What Did Replicate: Modest Associations for Two Suggestive MSBase Severity Variants and Age-at-Onset Effects for HLA-DRB1*1501
While rs10191329A did not replicate, the study did reproduce more modest signals from the MSBase severity GWAS: rs7289446G (and its perfect LD proxy rs1207401) and rs868824C showed associations with longitudinal severity metrics, with effect directions consistent with MSBase and statistically significant results in adjusted models for specific genotype contrasts (Table 2, page 9). These effect sizes were described as modest, reinforcing that even “true positive” severity loci may be individually weak predictors. Additionally, the study assessed rs3135388 as a proxy for HLA-DRB1*1501 and found no association with long-term disability measures (ARMSS/MSSS), but did replicate an association with younger age at onset . This pattern aligns with a broader interpretation that some immunogenetic signals influence disease initiation timing rather than downstream neurodegenerative disability accumulation.

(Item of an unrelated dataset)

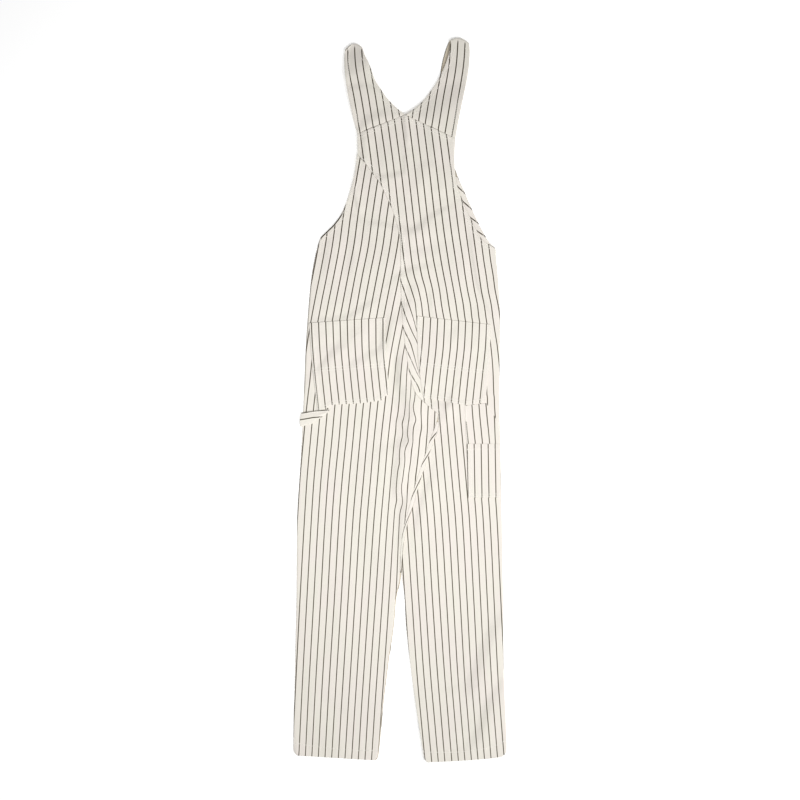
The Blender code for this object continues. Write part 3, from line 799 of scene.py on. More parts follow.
def crease(x, y, half_width, ridge, step, points):
    """A soft ridge, trough or step along a curve, fading out at its sides and both ends."""
    corners = np.array(points)
    low, high = corners.min(axis=0) - 2 * half_width, corners.max(axis=0) + 2 * half_width
    near = (x > low[0]) & (x < high[0]) & (y > low[1]) & (y < high[1])
    height = np.zeros(x.shape)
    if near.any():
        share, aside = along_path(x[near], y[near], points)
        ends = between(*CREASE_ENDS, share)
        t = aside / half_width
        turn = np.clip(t / STEP_TURN, -1.0, 1.0)
        swell = np.clip(1.0 - (t / STEP_REACH) ** 2, 0.0, 1.0) ** 2
        stepped = step * (1.5 * turn - 0.5 * turn ** 3) * swell
        height[near] = ends * (ridge * np.clip(1.0 - t * t, 0.0, 1.0) ** 2 + stepped)
    return height


def creases(place, x, y):
    """All the smaller creases of one piece."""
    height = np.zeros(x.shape)
    for where, half_width, ridge, step, *points in CREASES:
        if where == place or (where == "both" and place in ("left", "right")):
            height += crease(x, y, half_width, ridge, step, points)
    return height


def ripples(x, y):
    """Low unevenness of washed cotton that has been lying about."""
    out = np.zeros(x.size)
    for reach_x, reach_y, rise in RIPPLES:
        at = zip(x.ravel() / reach_x, y.ravel() / reach_y)
        out += [rise * noise.noise(Vector((a, b, reach_x))) for a, b in at]
    return out.reshape(x.shape) * (0.5 + 0.5 * smooth_step(*RIPPLED, y))


def back_height(side, x, y):
    """Mid-surface height of a back panel: over its front, with its puff and all its folds."""
    low, high = read(SIDES, "left", y), read(SIDES, "right", y)
    fold = inside_edge("fold", y)
    body = smooth_step(*FORK, y)
    if side == "left":
        leg = dome(x, low, fold)
        lift, over_edge = lap_lift(x, y), 0.0
    else:
        leg = dome(x, fold, high) * smooth_step(0.0, LEG_SHOULDER, x - fold)
        lift = curl(x, y) * smooth_step(0.0, LEG_SHOULDER, x - fold) + edge_lift(x, y)
        over_edge = edge_steps(x, y) - edge_lift(x, y)
    puff = body * read(LOFT, "body", y) * dome(x, low, high) + (1.0 - body) * read(LOFT, "leg", y) * leg
    beneath = FLOOR_LAYER + LAYER + lift + read(BIB_RISE, "rise", y)
    height = puff + over_edge + smooth_step(*CALM_SEAM, np.abs(x - fold)) * folds(side, x, y)
    inward = smooth_step(*CALM_EDGE, np.minimum(x - low, high - x))
    height += inward * (creases(side, x, y) + ripples(x, y))
    return beneath + np.maximum(height, DEEPEST)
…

Interpretation and Clinical Implications: Why Independent Replication Matters Before Genotyping Enters Care
The authors emphasize several plausible reasons for discordance with prior findings, including reduced selection bias in a prospective registry (as opposed to case–control enrichment), exclusive use of in-person EDSS measurements to limit measurement bias at lower EDSS ranges, and the possibility that discovery-phase effect estimates may regress toward smaller true effects in replication (Discussion, pages 10–11). They further note intrinsic challenges in using EDSS as a severity anchor—its nonlinearity and emphasis on ambulation at higher scores may undercapture cognition, dexterity, and other disability domains—while also underscoring that relapse measures may not map cleanly onto sustained progression . The overarching conclusion is therefore pragmatic: severity GWAS findings are biologically valuable for understanding mechanisms of MS progression, but current individual genotyping (including rs10191329A and present polygenic severity constructs) is unlikely to support clinical decision-making or counseling at this time; robust replication and phenotype standardization remain essential steps toward clinically actionable prognostic genetics in MS.

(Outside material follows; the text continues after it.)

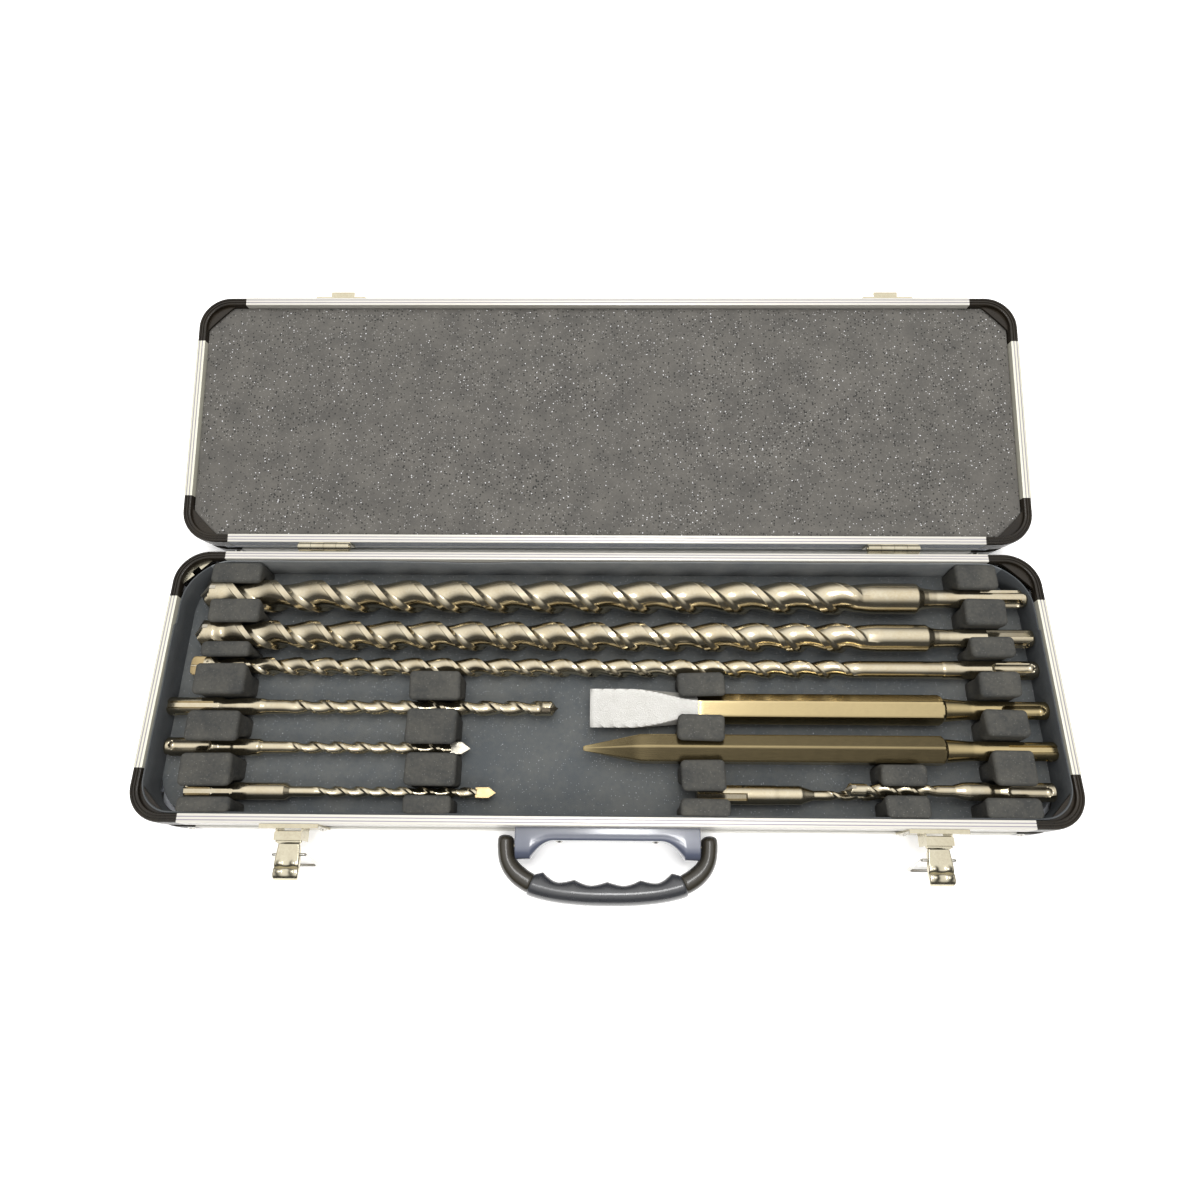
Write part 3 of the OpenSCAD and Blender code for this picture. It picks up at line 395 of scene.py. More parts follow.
def rimProfile():
    """Closed outline of the rim extrusion with its grooves and flange lines, and which sides are theirs."""
    w, f, t, web, g = case["rimWidth"], case["flange"], 1.0, 1.6, rim["deep"]
    points, shaded = [(0.0, -0.35), (0.12, -0.1), (0.4, 0.0)], []
    for x in rim["grooves"]:
        shaded += [len(points), len(points) + 1, len(points) + 2]
        points += [(x, 0.0), (x + 0.05, -g), (x + rim["groove"] - 0.05, -g), (x + rim["groove"], 0.0)]
    points += [(w - 0.35, 0.0), (w - 0.08, -0.08), (w, -0.35)]
    points += [(w, -5.0), (w - 0.75, -5.0), (w - 0.75, -web), (t, -web), (t, -f), (0.25, -f),
            (0.0, -f + 0.25)]
    for z in rim["lines"]:
        shaded += [len(points), len(points) + 1, len(points) + 2]
        points += [(0.0, z - 0.5 * rim["line"]), (0.25, z - 0.4 * rim["line"]), (0.25, z + 0.4 * rim["line"]),
                (0.0, z + 0.5 * rim["line"])]
    return np.array(points), shaded


def shadeLines(piece, columns, shaded):
    """Gives the sides of a swept profile that lie in its grooves a darker finish, painted shade in the
    grooves.
    """
    piece.data.materials.append(materials["groovePaintedShade"])
    for polygon in piece.data.polygons:
        corners = list(polygon.vertices)
        if len(corners) == 4:
            place = sorted({v % columns for v in corners})
            if len(place) == 2 and place[1] - place[0] == 1 and place[0] in shaded:
                polygon.material_index = 1


def shadeFlange(piece, columns, shaded):
    """Gives the outer face of a back rim, seen in the gap between the shells, the boards' stucco grain in a
    dark colour: painted shade of that gap.
    """
    piece.data.materials.append(materials["paintedGapShade"])
    for polygon in piece.data.polygons:
        place = sorted({v % columns for v in polygon.vertices})
        if len(place) == 2 and (place[0] >= shaded[6] or place == [0, columns - 1]):
            polygon.material_index = 2


def cornerProfile():
    """Outline of the moulded rim corner: a rounded top with two ribs that follow the curve."""
    w, f, t, web = case["rimWidth"], case["flange"], 1.0, 1.6
    top = [(0.0, -1.1), (0.12, -0.55), (0.5, -0.12), (1.0, 0.0), (1.45, 0.0), (1.6, -0.42), (1.95, -0.42),
            (2.1, 0.02), (2.75, 0.02), (2.9, -0.42), (3.2, -0.42), (3.35, 0.0), (3.9, -0.04), (4.3, -0.3),
            (w, -0.8)]
    inside = [(w, -5.0), (w - 0.75, -5.0), (w - 0.75, -web), (t, -web), (t, -f), (0.3, -f), (0.0, -f + 0.3)]
    outside = [(0.0, -8.3), (0.3, -8.1), (0.3, -7.8), (0.0, -7.6), (0.0, -4.4), (0.3, -4.2), (0.3, -3.9),
            (0.0, -3.7)]
    return np.array(top + inside + outside)


def cornerWeb(k):
    """The gusset inside rim corner k: a thin plate between the corner's inner arc and a hollow front edge."""
    r, top, thick = case["corner"] - case["rimWidth"] + 0.3, -2.0, 1.2
    sx, sy = (1 if k in (0, 1) else -1), (1 if k in (1, 2) else -1)
    a = np.radians(np.linspace(-10, 100, 24) + 90 * k - 90)
    mid = math.radians(90 * k - 45)
    spread = np.linspace(-1, 1, 24)
    reach = r - 3.4 - 1.5 * (1 - spread ** 2)
    rows = []
    for out, z in ((1, top), (0, top), (0, top - thick), (1, top - thick)):
        radius = r if out else np.maximum(reach, 3) / np.maximum(np.cos(0.8 * (a - mid)), 0.4)
        radius = radius if out else np.minimum(radius, r - 0.4)
        rows.append(np.stack([sx * (halfL - case["corner"]) + radius * np.cos(a),
                              sy * (halfD - case["corner"]) + radius * np.sin(a), np.full(24, z)], -1))
    return np.moveaxis(np.array(rows), 0, 1)


def edgeProfile(height, cornered=False):
    """Outline of the L-shaped profile along the board's edge, with its lines; height is the shell's."""
    leg, t = case["edgeLeg"], 1.0
    bottom = [(0.0, -height + 0.5), (0.15, -height + 0.15), (0.5, -height)]
    if not cornered:
        for x in (2.0, 4.0, 6.0):
            bottom += [(x, -height), (x + 0.06, -height + 0.2), (x + 0.26, -height + 0.2),
                    (x + 0.32, -height)]
    bottom += [(leg, -height), (leg, -height + t)]
    inside = [(t, -height + t), (t, -height + leg), (0.2, -height + leg), (0.0, -height + leg - 0.2)]
    outside = []
    for z in ((5.8, 3.6) if not cornered else (5.0,)):
        outside += [(0.0, -height + z), (0.2, -height + z - 0.06), (0.2, -height + z - 0.3),
                (0.0, -height + z - 0.36)]
    return np.array(bottom + inside + outside)


def buildRims(shell):
    run = lambda side: (halfL if side % 2 == 0 else halfD) - case["cornerLeg"]
    height = case["baseHeight"] if shell == "base" else case["lidHeight"]
    turned = shell == "base"
    # the side rims take the lighter copy of the rim aluminium, painted light
    for word, sides, finish in (("front", (0,), "rimAluminium"), ("back", (2,), "rimAluminium"),
            ("sides", (1, 3), "sideAluminium")):
        profile, shaded = rimProfile()
        parts = [tube(placeShell(sideRun(s, -run(s), run(s), profile), shell), flip=turned) for s in sides]
        piece = meshObject(f"{shell}Rim{word.capitalize()}", *joined(parts), finish, sharp=25)
        shadeLines(piece, len(profile), shaded)
        if word == "back":
            shadeFlange(piece, len(profile), shaded)
        carry(piece, shell, f"{shell}_rim_{word}")
    parts = [tube(placeShell(cornerRun(k, cornerProfile(), case["cornerLeg"]), shell), flip=turned)
            for k in range(4)]
    parts += [tube(placeShell(cornerWeb(k), shell), flip=turned) for k in range(4)
            if shell == "lid" or k != 2]
    piece = meshObject(f"{shell}RimCorners", *joined(parts), "cornerBlack", sharp=30)
    carry(piece, shell, f"{shell}_rim_corners")
    parts = [tube(placeShell(sideRun(s, -run(s), run(s), edgeProfile(height)), shell), flip=turned)
            for s in range(4)]
    piece = meshObject(f"{shell}EdgeProfiles", *joined(parts), "rimAluminium", sharp=25)
    carry(piece, shell, f"{shell}_edge_profiles")
    parts = [tube(placeShell(cornerRun(k, edgeProfile(height, True), case["cornerLeg"]), shell), flip=turned)
            for k in range(4)]
    name = "base_bottom_corners" if shell == "base" else "lid_top_corners"
    piece = meshObject(f"{shell}OuterCorners", *joined(parts), "cornerBlack", sharp=30)
    carry(piece, shell, name)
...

Disclaimer: This blog post is based on the provided research article and is intended for informational purposes only. It is not intended to provide medical advice. Please consult with a healthcare professional for any health concerns.
References:
Kreft, K. L., Uzochukwu, E., Loveless, S., Willis, M., Wynford‐Thomas, R., Harding, K. E., ... & Robertson, N. P. (2024). Relevance of multiple sclerosis severity genotype in predicting disease course: a real‐world cohort. Annals of Neurology, 95(3), 459-470.